No veggies? There just isn't enough volume of food here, and vegetables and salads are a great way to add fiber and bulk to your diet without many calories.

Dinner is too vague to offer advice.

I just visited my family in Southern Illinois for the weekend, and saw a lone vegetable other than potatoes only once. The foods they went to for snacks were processed and sugary, fatty, and salty. My diet is far from perfect, but I have trained myself away from my college days of Mountain Dew and deli sandwiches. I have at least managed to rewire myself into reaching for an apple (or other fruit, apples are just convenient) and skim milk or yogurt for snacks. If I'm hungry late at night, a small salad usually sounds good.

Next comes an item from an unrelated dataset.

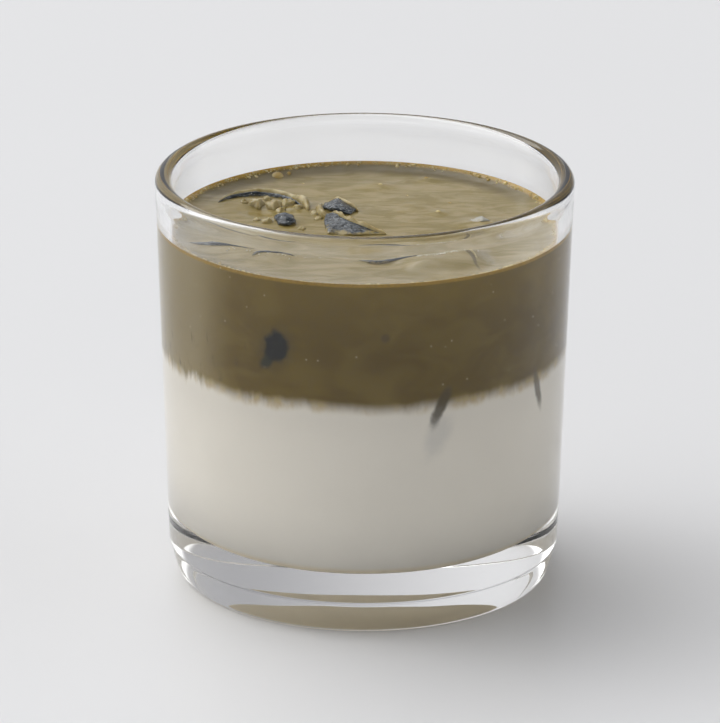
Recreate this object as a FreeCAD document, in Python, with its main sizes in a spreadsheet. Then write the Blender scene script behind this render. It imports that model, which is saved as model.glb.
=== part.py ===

For me, it really depends on what I have in the house. I literally never buy anything at the store that I know is not, in some way, good for me (and that I wouldn't plan to eat as part of a meal). No ice cream or candy, ever, and I can go indefinitely without eating these things, just because I don't buy them and don't think of them when I'm preparing meals or sitting around the house. When my gf buys these things, I end up eating way too much of them. I'm really a sucker for chocolate. It isn't that I don't have a sweet tooth, it's just that when I get hungry, they aren't available.

This won't work if you're like my gf and will drive to the store just to buy garbage. I'm too lazy to do that.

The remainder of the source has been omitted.